One of the most notable differences between Mario games and Zelda games is the main character’s ability to jump. This skill is Mario’s trademark, and Link has been unable to do so in a top down game until Link’s Awakening. If you prefer side-scrolling Mario games, then Link’s Awakening just may appeal to you. At several moments in the game, you will find yourself in side-scrolling areas, generally underground enclosures and dungeon basements. Though The Adventure of Link utilized this style, these tricky sections feel like something new to the series. They stay true to the puzzle-solving aspect of the series, while paying homage to its cousin Mario (complete with Goombas and Piranha Plants).
But jumping is not limited to the side view portions of the game. Once you acquire the Roc’s Feather, you can jump anytime, anywhere. Generally used for leaping over pits in the ground and dungeon floors, I often find that I use the Roc’s Feather as a general default item.
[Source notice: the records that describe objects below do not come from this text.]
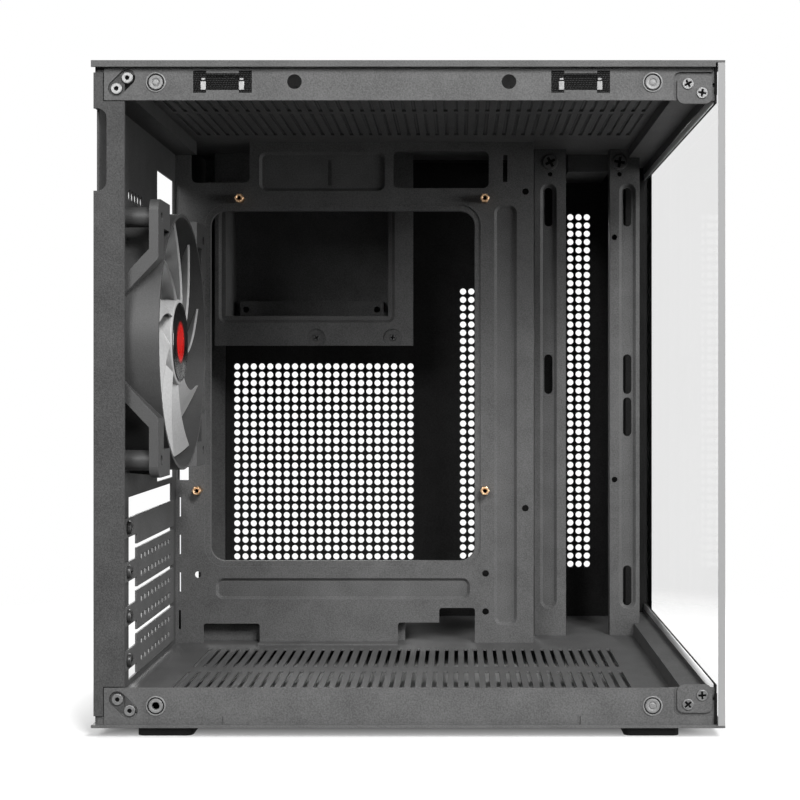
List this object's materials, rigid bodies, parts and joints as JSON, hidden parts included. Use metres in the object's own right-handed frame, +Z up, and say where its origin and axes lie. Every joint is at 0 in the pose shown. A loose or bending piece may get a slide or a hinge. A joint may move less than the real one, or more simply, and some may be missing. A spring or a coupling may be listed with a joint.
{
  "type": "mini tower pc case",
  "caption": "Compact two-chamber computer case with a glass front, a perforated sliding side, a rear fan and an open left side.",
  "frame": {"origin": "on the ground, under the middle of the case's box", "axes": "+X to the glass front, +Y to the perforated right side, +Z up; the open side faces -Y"},
  "size_m": [0.2744, 0.276, 0.2875],
  "materials": {
    "black_steel": "satin powder coat",
    "brass": "bright",
    "bright_steel": "satin",
    "dark_screw": "satin",
    "black_plastic": "fine texture",
    "blade_plastic": "satin",
    "hub_disc": "gloss",
    "foot_rubber": "matt",
    "clear_glass": "polished",
    "filter_mesh": "fine mesh"
  },
  "bodies": {
    "chassis": {"base_pan": "black_steel", "top_panel": "black_steel", "rear_panel": "black_steel", "motherboard_tray": "black_steel", "standoffs": "brass", "front_top_beam": "black_steel", "front_bottom_beam": "black_steel", "front_pillar": "black_steel", "front_glass": "clear_glass", "glass_gasket": "foot_rubber", "drive_cage": "black_steel", "cage_screws": "dark_screw", "psu_support": "black_steel", "beam_screws": "bright_steel", "frame_screws": "bright_steel", "ball_catches": "black_steel", "panel_clip_rear": "black_plastic", "panel_clip_front": "black_plastic", "clip_contacts": "bright_steel", "rail_screws": "dark_screw", "fan_frame": "black_plastic", "fan_shaft": "bright_steel", "fan_screws": "dark_screw", "slot_cover_screws": "dark_screw", "top_dust_filter": "filter_mesh", "strip_housing": "black_plastic", "power_switch": "black_plastic", "reset_switch": "black_plastic", "foot_rear_left": "foot_rubber", "foot_front_left": "foot_rubber", "foot_rear_right": "foot_rubber", "foot_front_right": "foot_rubber", "side_rail_inner": "black_steel", "side_rail_outer": "black_steel", "usb_a_port_1": "bright_steel", "usb_a_port_2": "bright_steel", "usb_c_port": "bright_steel", "audio_jack": "black_plastic", "slot_cover_1": "black_steel", "slot_cover_2": "black_steel", "slot_cover_3": "black_steel", "slot_cover_4": "black_steel"},
    "fan_rotor": {"fan_rotor": "blade_plastic", "fan_hub_disc": "hub_disc"},
    "right_panel": {"right_panel": "black_steel", "right_panel_flange": "black_steel", "panel_thumbscrews": "dark_screw"},
    "power_button": {"power_button": "black_plastic"},
    "reset_button": {"reset_button": "black_plastic"}
  },
  "joints": [
    {"name": "fan_spin", "type": "hinge", "parent": "chassis", "child": "fan_rotor", "pos_m": [-0.11635, -0.0705, 0.1695], "axis": [1, 0, 0], "continuous": true},
    {"name": "right_panel_slide", "type": "slide", "parent": "chassis", "child": "right_panel", "axis": [-1, 0, 0], "range_m": [0, 0.015]},
    {"name": "power_button_press", "type": "slide", "parent": "chassis", "child": "power_button", "axis": [0, 0, -1], "range_m": [0, 0.0015], "stiffness_N_per_m": 800, "springref_m": -0.0005},
    {"name": "reset_button_press", "type": "slide", "parent": "chassis", "child": "reset_button", "axis": [0, 0, -1], "range_m": [0, 0.0015], "stiffness_N_per_m": 400, "springref_m": -0.0005}
  ]
}
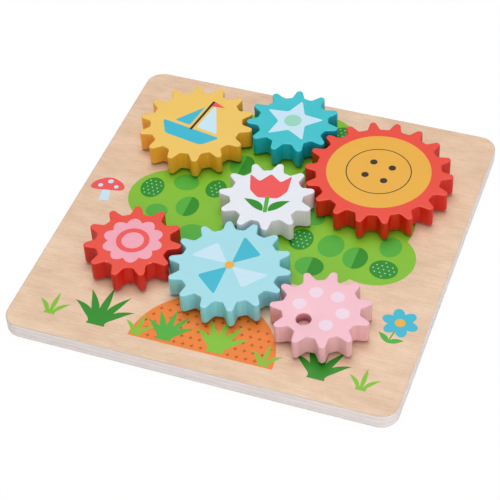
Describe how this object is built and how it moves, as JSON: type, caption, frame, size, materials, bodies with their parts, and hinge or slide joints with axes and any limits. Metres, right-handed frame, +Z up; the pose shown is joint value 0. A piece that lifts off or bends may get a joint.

For instance, when I do not need a particular item at any time (exploring the overworld), I equip this handy item. It more easily allows you to leap over enemy projectiles and avoid physical attacks. With its return in the Oracle games and The Minish Cap (in the form of Roc’s Cape), it is evident that this useful tool is popular among players and will likely appear in future games, perhaps even a 3D one. On a side note, I feel like this item would be a natural fit for the upcoming A Link Between Worlds. In the game’s first trailer, we saw Link spring toward us after hammering down a switch that shoots him up in the air. Why not grant Link the ability to do so anytime, anywhere at some point in the game? Even if just for the aesthetic appeal, this item’s reintroduction would certainly be a welcome surprise.
As I stated in my similar article discussing Skyward Sword, it’s refreshing to gather new and useful items by means other than simply paying for them in rupees. Of course currency plays an important role in this game, but the Trade Sequence is a unique, ongoing mission that will keep you busy almost until the game’s end. What I think I like so much about it is that it sort of reminds us of the six degrees of separation, small world we live in. Two completely unrelated people on other sides of the world, (or in this case, island) do not know each other, but through a maximum of six people, they are connected in some way. In the trade sequence, you will note that by the time it is finished, if one person hadn’t participated, the end result would have never occurred. You wouldn’t possess the powerful boomerang if Bow Wow never got his dog food, or if you never gave Tarin a stick. These seemingly minuscule events led to your receiving of one of the most powerful items of the game (that’s especially useful in the Dethl battle). It reminds us that we’re all connected in one way or another, and also that helping people in even the smallest of ways can have its rewards. This is especially touching in a game in which the inhabitants’ ultimate fate is destruction. Huh. This game is much more like Majora’s Mask than I had previously considered. Anyway, moving on…
While more of a series of Easter eggs rather than significant gameplay elements, cameos serve as a touch of surprise and humor for the more devoted fan base. There are quite a few appearances of characters from Nintendo’s most popular franchise, Super Mario. Mario himself (excuse me, Tarin) makes an appearance, and quite a comical one. We’re used to seeing our favorite high jumping plumber gracefully navigating traps and dodging enemies, but here he is reduced to a bumbling raccoon (Super Mario Bros. 3, anyone?). With one whiff of a mushroom (another Mario connection), the raccoon is transformed back into Tarin, and Link can exit the Mysterious Woods. Shortly after this cameo, we are treated to a dog walking mission with a Chain Chomp (or Bow Wow). I know, walking a dog in a video game sounds… well, less than exciting, but here it really is quite fun. This beast will devour any monsters in your path, and it’s a shame that you have to give him up once you enter the second dungeon.
Other notable cameos include minor appearances by Yoshi as a doll, and Princess Peach as “Christine” in a photograph. Though ultimately unnecessary to the overall story or gameplay, these cameos at least add a touch of flare to an already great and humorous game, and subconsciously tell us to play a Mario game once we’re done playing Link’s Awakening. Well played, Nintendo. Well played.